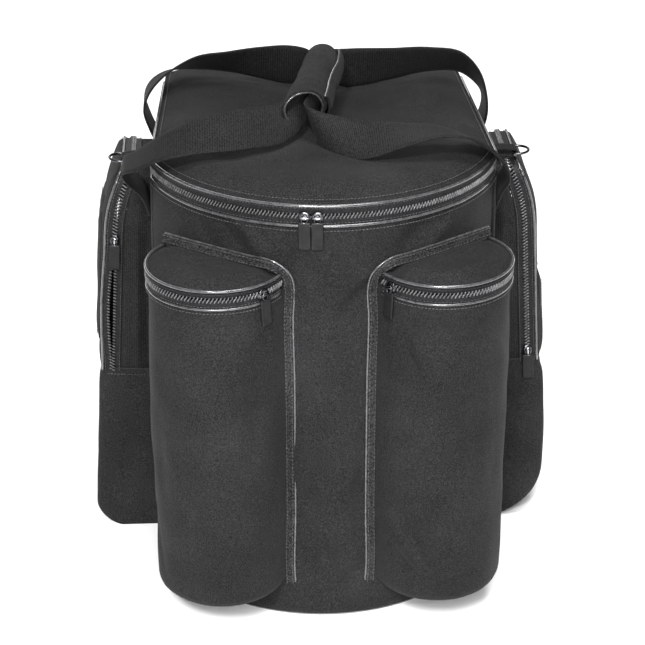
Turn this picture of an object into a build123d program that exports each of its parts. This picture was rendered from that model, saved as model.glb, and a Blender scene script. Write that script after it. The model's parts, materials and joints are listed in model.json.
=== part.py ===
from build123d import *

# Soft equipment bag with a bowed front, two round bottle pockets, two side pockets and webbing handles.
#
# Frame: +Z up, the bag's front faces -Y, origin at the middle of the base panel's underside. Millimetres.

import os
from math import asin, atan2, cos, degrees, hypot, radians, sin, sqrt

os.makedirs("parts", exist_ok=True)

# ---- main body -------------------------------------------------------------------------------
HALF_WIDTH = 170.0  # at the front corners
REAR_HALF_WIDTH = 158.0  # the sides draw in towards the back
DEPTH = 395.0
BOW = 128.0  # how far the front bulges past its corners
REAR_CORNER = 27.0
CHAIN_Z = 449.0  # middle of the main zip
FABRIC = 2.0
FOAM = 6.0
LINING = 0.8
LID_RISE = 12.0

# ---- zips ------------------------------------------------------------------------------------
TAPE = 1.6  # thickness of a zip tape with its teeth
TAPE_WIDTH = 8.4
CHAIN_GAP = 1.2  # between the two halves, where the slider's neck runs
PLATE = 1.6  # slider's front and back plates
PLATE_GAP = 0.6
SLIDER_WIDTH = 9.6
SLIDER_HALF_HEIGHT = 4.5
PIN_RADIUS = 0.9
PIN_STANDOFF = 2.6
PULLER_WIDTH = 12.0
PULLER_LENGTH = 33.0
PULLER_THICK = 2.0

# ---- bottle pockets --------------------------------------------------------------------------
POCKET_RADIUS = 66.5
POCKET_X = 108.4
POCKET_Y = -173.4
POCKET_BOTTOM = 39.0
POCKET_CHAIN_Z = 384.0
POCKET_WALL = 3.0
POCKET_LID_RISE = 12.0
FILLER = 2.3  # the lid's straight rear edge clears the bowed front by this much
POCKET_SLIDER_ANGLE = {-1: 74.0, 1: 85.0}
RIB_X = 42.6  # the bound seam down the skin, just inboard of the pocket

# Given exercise
Copy each line of the data exactly, leaving nothing out.

# Exercise output
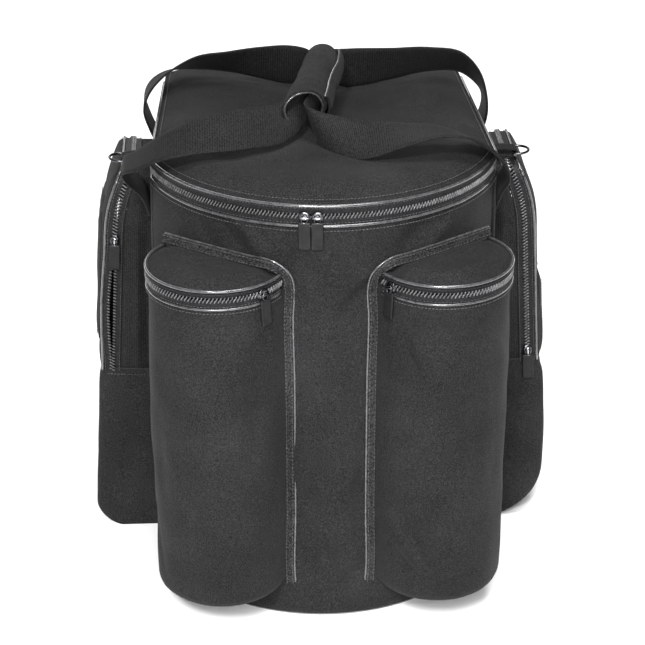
Turn this picture of an object into a build123d program that exports each of its parts. This picture was rendered from that model, saved as model.glb, and a Blender scene script. Write that script after it. The model's parts, materials and joints are listed in model.json.
=== part.py ===
from build123d import *

# Soft equipment bag with a bowed front, two round bottle pockets, two side pockets and webbing handles.
#
# Frame: +Z up, the bag's front faces -Y, origin at the middle of the base panel's underside. Millimetres.

import os
from math import asin, atan2, cos, degrees, hypot, radians, sin, sqrt

os.makedirs("parts", exist_ok=True)

# ---- main body -------------------------------------------------------------------------------
HALF_WIDTH = 170.0  # at the front corners
REAR_HALF_WIDTH = 158.0  # the sides draw in towards the back
DEPTH = 395.0
BOW = 128.0  # how far the front bulges past its corners
REAR_CORNER = 27.0
CHAIN_Z = 449.0  # middle of the main zip
FABRIC = 2.0
FOAM = 6.0
LINING = 0.8
LID_RISE = 12.0

# ---- zips ------------------------------------------------------------------------------------
TAPE = 1.6  # thickness of a zip tape with its teeth
TAPE_WIDTH = 8.4
CHAIN_GAP = 1.2  # between the two halves, where the slider's neck runs
PLATE = 1.6  # slider's front and back plates
PLATE_GAP = 0.6
SLIDER_WIDTH = 9.6
SLIDER_HALF_HEIGHT = 4.5
PIN_RADIUS = 0.9
PIN_STANDOFF = 2.6
PULLER_WIDTH = 12.0
PULLER_LENGTH = 33.0
PULLER_THICK = 2.0

# ---- bottle pockets --------------------------------------------------------------------------
POCKET_RADIUS = 66.5
POCKET_X = 108.4
POCKET_Y = -173.4
POCKET_BOTTOM = 39.0
POCKET_CHAIN_Z = 384.0
POCKET_WALL = 3.0
POCKET_LID_RISE = 12.0
FILLER = 2.3  # the lid's straight rear edge clears the bowed front by this much
POCKET_SLIDER_ANGLE = {-1: 74.0, 1: 85.0}
RIB_X = 42.6  # the bound seam down the skin, just inboard of the pocket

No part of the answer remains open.